I was a 12-year-old novice soccer fan, watching my brother’s team play. His 1965 team, and that match in particular, inspired me to want to wear the Block “S,” and have an experience like that too.
Staples and McMahon were unquestionably the 2 best soccer squads in the FCIAC. They’d faced each other in the 1st 4 league title matches, from 1961-64. They also met in the 1964 state tournament (the Senators blew that game open in the 2nd half, winning 5-0).
In 1965 regular season play, Staples dealt McMahon its only loss (3-1). The Wreckers had a perfect 12-0-0 record heading into the league championship, with a string of defensive-minded shutout and 1-goal victories.
The Norwalkers’ explosive front line featured John Sahnas, Phil Kydes and Gary Marmonaides, with 18, 17 and 14 goals respectively (at a time when games were only 60 minutes long). Sahnas and Kydes went on to become college All-Americans at the University of Connecticut and Harvard, respectively. Staples’ top scorer, Bill Shaeffer, had only 8 goals heading into the FCIAC showdown.
A starting midfielder, junior Chris Swan, recalls: “The 3 that year were better than any 3 I faced in 3 years at Staples, and 4 years at Union. McMahon also had 3 lesser but also dangerous midfielders in Martin Haller, Laslo Tailor and a Kydes cousin, so we focused on man-to-man coverage anywhere the 3 leading scorers, and Laslo Tailor, went. We shadowed them everywhere.”
Chris notes that “the humiliating 5-0 loss to McMahon in the ’64 state tournament” served as motivation in 1965.
Arriving at the New Canaan High field for the Monday afternoon FCIAC title match, both teams realized that conditions would be a factor. As noted by Town Crier sportswriter Dan Shulman, “a fierce wind was sweeping down the field from the northwest to the southeast corner,” an important advantage for the team with the wind at its back.
But an even more significant factor was the play of Staples keeper Paul Heath, and the cohesiveness of the Wrecker defense when McMahon had the wind (in the 1st and 3rd quarters). Sometimes, all 11 Wreckers were in the defensive end.
But with the wind at their back in the 2nd quarter, the Westporters seized their chance. Mike Gerstle headed in the game’s 1st goal. Still, McMahon attacked into the wind. Shulman wrote, “for the rest of the 2nd period, Heath gave a demonstration in goalkeeping.”

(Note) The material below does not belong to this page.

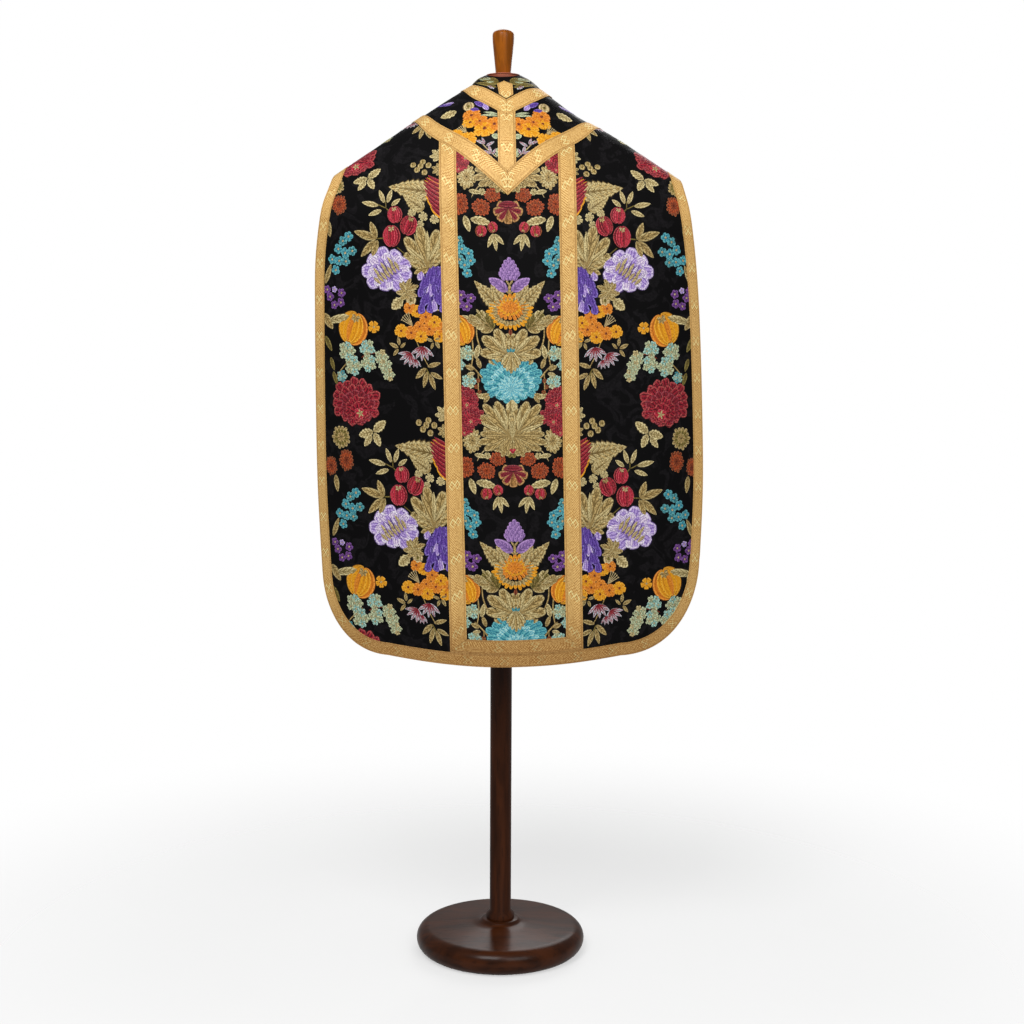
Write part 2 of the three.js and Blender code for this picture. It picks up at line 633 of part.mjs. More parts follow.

That demonstration continued into the 3rd quarter. Among his spectacular saves, a shot was about to bounce into the net. “Heath dove full-length and tipped it to the side.” Yet he could not stop a penalty kick, awarded during the 3rd-period barrage.
The 1-1 tie continued through the 4th quarter. With less than 3 minutes left, a McMahon defender was called for shoving inside the box. Shaeffer calmly struck the ball down the middle, as the keeper dove to one side. Staples held on for the 2-1 win, once again shutting down perhaps the most powerful offense ever to have played Connecticut high school soccer.

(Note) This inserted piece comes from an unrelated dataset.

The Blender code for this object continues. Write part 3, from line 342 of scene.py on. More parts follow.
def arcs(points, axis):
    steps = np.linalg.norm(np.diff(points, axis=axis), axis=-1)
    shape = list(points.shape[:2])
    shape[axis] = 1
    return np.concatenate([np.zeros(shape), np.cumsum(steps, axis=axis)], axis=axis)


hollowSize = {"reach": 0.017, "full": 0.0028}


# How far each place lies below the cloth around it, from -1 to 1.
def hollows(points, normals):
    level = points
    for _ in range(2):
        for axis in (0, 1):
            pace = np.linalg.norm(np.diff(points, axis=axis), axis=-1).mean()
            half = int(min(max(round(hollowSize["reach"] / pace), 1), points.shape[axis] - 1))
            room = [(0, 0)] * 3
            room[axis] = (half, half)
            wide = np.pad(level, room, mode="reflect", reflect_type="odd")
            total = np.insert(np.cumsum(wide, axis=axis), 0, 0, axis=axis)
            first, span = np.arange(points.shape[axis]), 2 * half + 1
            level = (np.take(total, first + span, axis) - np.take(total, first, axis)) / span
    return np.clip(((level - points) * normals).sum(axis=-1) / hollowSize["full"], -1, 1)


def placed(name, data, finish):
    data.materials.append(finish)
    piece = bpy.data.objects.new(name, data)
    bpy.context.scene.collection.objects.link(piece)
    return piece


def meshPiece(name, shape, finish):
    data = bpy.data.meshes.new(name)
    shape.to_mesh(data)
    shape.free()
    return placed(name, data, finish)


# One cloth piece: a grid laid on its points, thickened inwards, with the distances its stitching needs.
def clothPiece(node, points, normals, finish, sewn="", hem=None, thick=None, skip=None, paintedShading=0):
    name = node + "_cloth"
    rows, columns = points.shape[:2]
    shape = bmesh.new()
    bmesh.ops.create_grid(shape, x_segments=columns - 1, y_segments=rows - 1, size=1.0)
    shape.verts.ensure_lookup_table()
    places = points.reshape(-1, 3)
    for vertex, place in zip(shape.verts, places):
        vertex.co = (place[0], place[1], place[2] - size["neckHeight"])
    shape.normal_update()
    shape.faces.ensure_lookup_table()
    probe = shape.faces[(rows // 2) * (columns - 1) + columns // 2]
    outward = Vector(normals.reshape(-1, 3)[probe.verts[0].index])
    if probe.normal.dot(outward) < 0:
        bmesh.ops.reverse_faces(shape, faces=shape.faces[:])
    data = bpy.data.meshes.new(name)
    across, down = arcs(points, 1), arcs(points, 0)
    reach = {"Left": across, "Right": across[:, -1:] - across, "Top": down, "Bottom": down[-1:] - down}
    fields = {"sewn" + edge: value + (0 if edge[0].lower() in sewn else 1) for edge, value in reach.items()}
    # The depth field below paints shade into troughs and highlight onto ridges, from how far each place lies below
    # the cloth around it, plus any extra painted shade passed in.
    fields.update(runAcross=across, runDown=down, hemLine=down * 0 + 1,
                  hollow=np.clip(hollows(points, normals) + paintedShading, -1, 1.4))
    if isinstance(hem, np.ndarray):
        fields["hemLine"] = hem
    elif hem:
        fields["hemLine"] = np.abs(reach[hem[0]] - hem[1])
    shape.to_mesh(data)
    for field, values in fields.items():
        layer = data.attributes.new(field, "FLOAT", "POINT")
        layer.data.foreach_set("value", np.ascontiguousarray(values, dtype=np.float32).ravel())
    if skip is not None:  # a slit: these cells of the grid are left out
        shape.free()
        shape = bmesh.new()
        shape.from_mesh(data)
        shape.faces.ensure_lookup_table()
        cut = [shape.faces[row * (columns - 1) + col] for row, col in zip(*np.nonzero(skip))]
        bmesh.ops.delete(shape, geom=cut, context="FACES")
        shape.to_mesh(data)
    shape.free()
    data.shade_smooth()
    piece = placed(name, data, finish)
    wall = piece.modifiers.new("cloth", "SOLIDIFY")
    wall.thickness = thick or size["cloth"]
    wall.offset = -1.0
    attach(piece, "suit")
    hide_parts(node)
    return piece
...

Shulman called Heath’s performance “probably … the finest goalkeeping job ever rendered by a Staples goalkeeper.”
Fifty years later, Swan still remembers the wind, and the thrill of Staples’ 2 goals. He proudly recalls the ’65 title — and year — as “my best overall season as a soccer player, at any level.” (Unfortunately, Staples was ultimately upset 2-1 by Manchester in the state tournament semifinals.)

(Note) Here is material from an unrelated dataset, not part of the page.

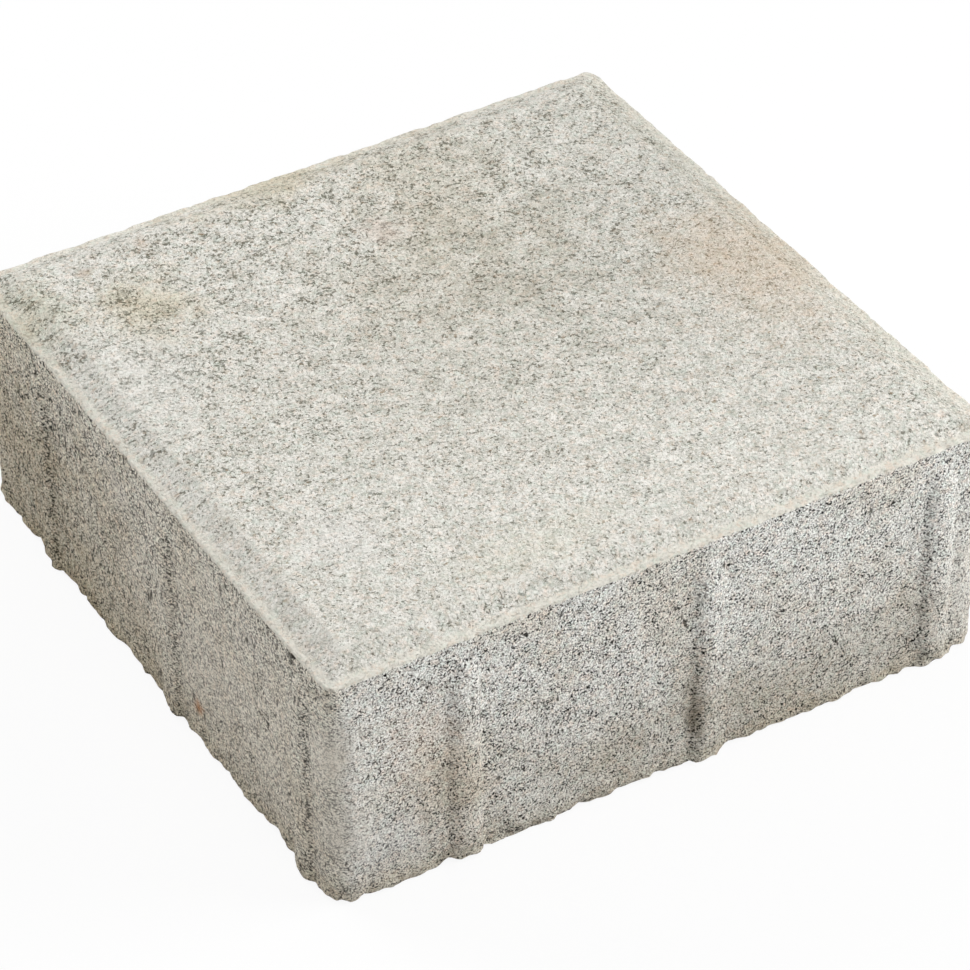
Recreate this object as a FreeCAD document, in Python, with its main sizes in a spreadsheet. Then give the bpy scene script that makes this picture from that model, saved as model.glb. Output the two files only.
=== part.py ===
import FreeCAD, Part
import os

import Sketcher

# A square vibro-pressed concrete paving block, lying flat: +Z is up, the origin is the
# middle of its underside, and all lengths are in millimetres.

SIZES = (
    # alias, value, what it is
    ("side", 208, "side of the square body, between the faces that carry the ribs"),
    ("block_height", 80, "underside to the flat top"),
    ("lip_height", 77, "underside to the narrow level lip round the top"),
    ("lip_width", 2.7, "side face to the foot of the chamfer"),
    ("crown_inset", 10, "side face to the head of the chamfer"),
    ("corner_radius", 3, "upright corners of the body"),
    ("crown_corner_radius", 3, "sloping corners of the chamfer"),
    ("rib_width", 10, "spacer rib, across its foot"),
    ("rib_proud", 1.7, "spacer rib, from the side face to its crest"),
    ("rib_shoulder", 62, "height up to which a rib has its full section"),
    ("rib_top", 69, "height at which a rib has died out"),
    ("tip_width", 6, "rib's upper end, across its foot"),
    ("tip_proud", 0.3, "rib's upper end, from the side face to its crest"),
    ("rib_pitch", 75.5, "from one rib of a face to the next"),
    ("rib_shift", 11.5, "middle rib, from the middle of its face"),
    ("ribs_per_face", 3, "ribs on one side face"),
    ("faces", 4, "side faces that carry ribs"),
    ("full_turn", 360, "degrees over which the ribbed faces are spread"),
)

doc = FreeCAD.newDocument("paving_block")
sheet = doc.addObject("Spreadsheet::Sheet", "sizes")
for row, (alias, value, meaning) in enumerate(SIZES, start=1):
    sheet.set("A%d" % row, meaning)
    sheet.set("B%d" % row, str(value))
    sheet.setAlias("B%d" % row, alias)
doc.recompute()

body = doc.addObject("PartDesign::Body", "paving_block")
body.Label = "paving_block"


def origin_feature(role):
    """One of the body's own planes or axes, by its role."""
    return next(item for item in body.Origin.OriginFeatures if item.Role == role)


def level_sketch(name, height):
    """A sketch parallel to the underside, at a height given by an expression."""
    sketch = body.newObject("Sketcher::SketchObject", name)
    sketch.AttachmentSupport = [(origin_feature("XY_Plane"), "")]
    sketch.MapMode = "FlatFace"
    if height:
        sketch.setExpression("AttachmentOffset.Base.z", height)
    return sketch


def bind(sketch, constraint, name, expression):
    """Add a dimension to a sketch and drive it from the sheet."""
    index = sketch.addConstraint(constraint)
    sketch.renameConstraint(index, name)
    sketch.setExpression("Constraints." + name, expression)


def square_sketch(name, height, side, start):
    """A square centred on the origin. Start is any first size for it."""
    sketch = level_sketch(name, height)
    half = start / 2
    corners = [(-half, -half), (half, -half), (half, half), (-half, half)]
    points = [FreeCAD.Vector(x, y, 0) for x, y in corners]
    following = points[1:] + points[:1]
    for point, next_point in zip(points, following):
        sketch.addGeometry(Part.LineSegment(point, next_point), False)
    for line, next_line in ((0, 1), (1, 2), (2, 3), (3, 0)):
        sketch.addConstraint(Sketcher.Constraint("Coincident", line, 2, next_line, 1))
    for index in (0, 2):
        sketch.addConstraint(Sketcher.Constraint("Horizontal", index))
        sketch.addConstraint(Sketcher.Constraint("Vertical", index + 1))
    sketch.addConstraint(Sketcher.Constraint("Equal", 0, 1))
    sketch.addConstraint(Sketcher.Constraint("Symmetric", 0, 1, 1, 2, -1, 1))
    bind(sketch, Sketcher.Constraint("DistanceX", 0, 1, 0, 2, start), "side", side)
    return sketch


def rib_sketch(name, height, width, proud):
    """The first rib's section: a flat arc standing on the -Y side face."""
    sketch = level_sketch(name, height)
    half = sheet.get(width) / 2
    face = -sheet.side / 2
    middle = sheet.rib_shift - sheet.rib_pitch
    ends = [FreeCAD.Vector(middle + reach, face, 0) for reach in (-half, half)]
    crest = FreeCAD.Vector(middle, face - sheet.get(proud), 0)
    sketch.addGeometry(Part.LineSegment(ends[1], ends[0]), False)
    sketch.addGeometry(Part.Arc(ends[0], crest, ends[1]), False)
    sketch.addConstraint(Sketcher.Constraint("Horizontal", 0))
    sketch.addConstraint(Sketcher.Constraint("Coincident", 0, 2, 1, 1))
    sketch.addConstraint(Sketcher.Constraint("Coincident", 0, 1, 1, 2))
    bind(sketch, Sketcher.Constraint("DistanceX", 0, 2, 0, 1, 2 * half), "width", "sizes." + width)
    bind(sketch, Sketcher.Constraint("DistanceY", 0, 2, -1, 1, -face), "face", "sizes.side / 2")
    bind(sketch, Sketcher.Constraint("DistanceX", 1, 3, -1, 1, -middle), "middle",
         "sizes.rib_pitch - sizes.rib_shift")
    radius = (half ** 2 + sheet.get(proud) ** 2) / (2 * sheet.get(proud))
    bind(sketch, Sketcher.Constraint("Radius", 1, radius), "radius",
         "(sizes.{0} ^ 2 / 4 + sizes.{1} ^ 2) / (2 * sizes.{1})".format(width, proud))
    return sketch


def straight_loft(name, lower, upper):
    """Flat or singly curved faces from one sketch to the one above it."""
    loft = body.newObject("PartDesign::AdditiveLoft", name)
    loft.Profile = lower
    loft.Sections = [upper]
    loft.Ruled = True
    doc.recompute()
    return loft


def edges_between(shape, low, high, tolerance=0.01):
    """Names of the edges that rise the whole way from one height to another."""
    names = []
    for number, edge in enumerate(shape.Edges, start=1):
        box = edge.BoundBox
        if abs(box.ZMin - low) < tolerance and abs(box.ZMax - high) < tolerance:
            names.append("Edge%d" % number)
    return names


def rounded(name, base, low, high, radius):
    """Round the corner edges that rise between two heights."""
    fillet = body.newObject("PartDesign::Fillet", name)
    fillet.Base = (base, edges_between(base.Shape, low, high))
    fillet.setExpression("Radius", "sizes." + radius)
    doc.recompute()
    return fillet


# The body up to its lip, with upright rounded corners.
block_pad = body.newObject("PartDesign::Pad", "block_pad")
block_pad.Profile = square_sketch("block_outline", None, "sizes.side", sheet.side)
block_pad.setExpression("Length", "sizes.lip_height")
doc.recompute()

# The crown: a low mitred chamfer that rises from inside the lip to the flat top.
crown = straight_loft(
    "crown",
    square_sketch("crown_foot", "sizes.lip_height", "sizes.side - 2 * sizes.lip_width", sheet.side),
    square_sketch("crown_head", "sizes.block_height", "sizes.side - 2 * sizes.crown_inset",
                  sheet.side))
corners = rounded("corners", crown, 0, sheet.lip_height, "corner_radius")
crown_corners = rounded("crown_corners", corners, sheet.lip_height, sheet.block_height,
                        "crown_corner_radius")

# The first spacer rib: its full section from the underside, then a tip that dies out.
rib_pad = body.newObject("PartDesign::Pad", "rib_pad")
rib_pad.Profile = rib_sketch("rib_section", None, "rib_width", "rib_proud")
rib_pad.setExpression("Length", "sizes.rib_shoulder")
doc.recompute()
rib_tip = straight_loft(
    "rib_tip",
    rib_sketch("rib_shoulder_section", "sizes.rib_shoulder", "rib_width", "rib_proud"),
    rib_sketch("rib_tip_section", "sizes.rib_top", "tip_width", "tip_proud"))

# The rib along its face, and that face's ribs turned to the other three, so that the ribs
# of two neighbouring blocks pass each other.
ribs = body.newObject("PartDesign::MultiTransform", "ribs")
ribs.Originals = [rib_pad, rib_tip]
along_face = body.newObject("PartDesign::LinearPattern", "along_face")
along_face.Direction = (origin_feature("X_Axis"), [""])
along_face.setExpression("Length", "sizes.rib_pitch * (sizes.ribs_per_face - 1)")
along_face.setExpression("Occurrences", "sizes.ribs_per_face")
round_faces = body.newObject("PartDesign::PolarPattern", "round_faces")
round_faces.Axis = (origin_feature("Z_Axis"), [""])
round_faces.setExpression("Angle", "sizes.full_turn")
round_faces.setExpression("Occurrences", "sizes.faces")
ribs.Transformations = [along_face, round_faces]
body.Tip = ribs
doc.recompute()

for item in doc.Objects:
    if {"Invalid", "Error"} & set(item.State):
        raise RuntimeError("%s failed: %s" % (item.Name, item.State))
if body.Shape.isNull() or not body.Shape.isValid() or len(body.Shape.Solids) != 1:
    raise RuntimeError("the block isn't one valid solid")

box = body.Shape.optimalBoundingBox()
print("box %.2f x %.2f x %.2f mm" % (box.XLength, box.YLength, box.ZLength))
print("volume %.1f cm3" % (body.Shape.Volume / 1000))

os.makedirs("parts", exist_ok=True)
body.Shape.exportStep("parts/%s.step" % body.Label)
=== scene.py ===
import math

import bmesh
import bpy
from mathutils import Matrix, Vector, noise
from mathutils.bvhtree import BVHTree


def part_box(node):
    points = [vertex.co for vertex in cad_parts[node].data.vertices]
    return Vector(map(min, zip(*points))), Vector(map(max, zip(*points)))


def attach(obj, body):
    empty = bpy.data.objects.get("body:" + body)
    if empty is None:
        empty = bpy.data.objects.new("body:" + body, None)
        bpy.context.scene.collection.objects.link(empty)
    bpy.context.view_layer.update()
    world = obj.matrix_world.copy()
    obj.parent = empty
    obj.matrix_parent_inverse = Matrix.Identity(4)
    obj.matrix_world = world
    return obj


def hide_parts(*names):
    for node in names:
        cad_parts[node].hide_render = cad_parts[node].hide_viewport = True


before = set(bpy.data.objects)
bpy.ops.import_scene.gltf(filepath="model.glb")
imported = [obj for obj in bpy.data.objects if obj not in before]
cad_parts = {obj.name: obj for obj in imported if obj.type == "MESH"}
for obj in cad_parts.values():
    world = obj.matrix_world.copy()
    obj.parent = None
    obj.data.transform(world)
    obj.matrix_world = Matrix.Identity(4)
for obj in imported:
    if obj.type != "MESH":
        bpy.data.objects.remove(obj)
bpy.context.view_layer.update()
MM = 0.001


# ---------------------------------------------------------------------------------------
# The block. One piece of dry, fine-grained concrete, rammed face up into a steel mould and
# pushed straight out of it. The mould leaves a narrow lip of fines round the top, drags the
# sides a little, and lets the foot and the upright corners crumble.
# ---------------------------------------------------------------------------------------

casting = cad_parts["paving_block"]
block_low, block_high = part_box("paving_block")
rib_proud = 1.7 * MM
half_side = block_high.x - rib_proud
block_height = block_high.z
lip_height = 77 * MM

cells_across = 190
cells_up = 68
coarse_step = 3          # the underside, inside its border, keeps every third line
border_cells = 8
edge_crowding = 0.22     # how far the mesh lines draw together towards the edges
cell = 2 * half_side / cells_across
on_face = cell / 4       # a vertex nearer to a face than this lies on it

# An even box of nearly square cells.
block = bmesh.new()
bmesh.ops.create_cube(block, size=1.0)
bmesh.ops.scale(block, vec=(2 * half_side, 2 * half_side, block_height), verts=block.verts)
bmesh.ops.translate(block, vec=(0, 0, block_height / 2), verts=block.verts)
for axis, cells in ((2, cells_up), (0, cells_across), (1, cells_across)):
    along = [edge for edge in block.edges
             if abs((edge.verts[0].co - edge.verts[1].co).normalized()[axis]) > 0.5]
    bmesh.ops.subdivide_edges(block, edges=along, cuts=cells - 1, use_grid_fill=True)

# Two in three of the underside's lines go inside its border, where it is flat.
fine_border = half_side - border_cells * cell
surplus = []
for edge in block.edges:
    start, end = (vert.co for vert in edge.verts)
    farthest = max(map(abs, (*start.xy, *end.xy)))
    if max(start.z, end.z) > cell / 2 or farthest > fine_border:
        continue
    across = 1 if abs(start.x - end.x) > abs(start.y - end.y) else 0
    if round((start[across] + half_side) / cell) % coarse_step:
        surplus.append(edge)
bmesh.ops.dissolve_edges(block, edges=surplus, use_verts=True)

# The casting, which the box is settled onto: its crown from above, its ribs from the side.
skin = BVHTree.FromPolygons([vert.co.copy() for vert in casting.data.vertices],
                            [tuple(face.vertices) for face in casting.data.polygons])
ray_start = 100 * MM      # how far outside the casting a ray starts
clearance = 0.3 * MM      # rays keep this far from the casting's own edges
rib_pitch = 75.5 * MM
rib_shift = 11.5 * MM
rib_half_width = 5 * MM
rib_middles = [rib_shift + rib_pitch * number for number in (-1, 0, 1)]
rib_feet = [middle + reach for middle in rib_middles for reach in (-rib_half_width, rib_half_width)]
flank_steepness = 1.5     # 1 keeps the casting's arc, more gives a flatter crest
foot_pull = 1.4 * MM      # mesh lines nearer than this to a rib's foot draw up to it
pull_shape = 0.6          # 0 leaves those lines where they are, more pulls harder


def crowded(value, middle, reach):
    """Draw evenly spaced lines closer together towards both ends of their range."""
    share = (value - middle) / reach
    return middle + reach * share * (1 + edge_crowding * (1 - share * share))


def clamped(value, low, high):
    """The value, held between two others."""
    return min(max(value, low), high)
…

Swan has strong, fond memories of coach Albie Loeffler: “He was my best coach in my entire life. I tried to emulate him in my coaching style — low-key on the sidelines. I always built my teams from the back up — Albie’s trademark. If they can’t score, you can’t lose!”
Swan — like many of Loeffler’s players — stayed active in soccer for many years afterward. He coached several boys state champion youth teams in Bethel, helped start the girls’ program there, and refereed many matches over the years. He now lives in Westport, and can be seen on The Hill watching current Staples teams.
But even after witnessing countless matches at a variety of fields, over many years, that Monday afternoon at New Canaan High School in 1965 always brings back special memories for Chris Swan. And for me.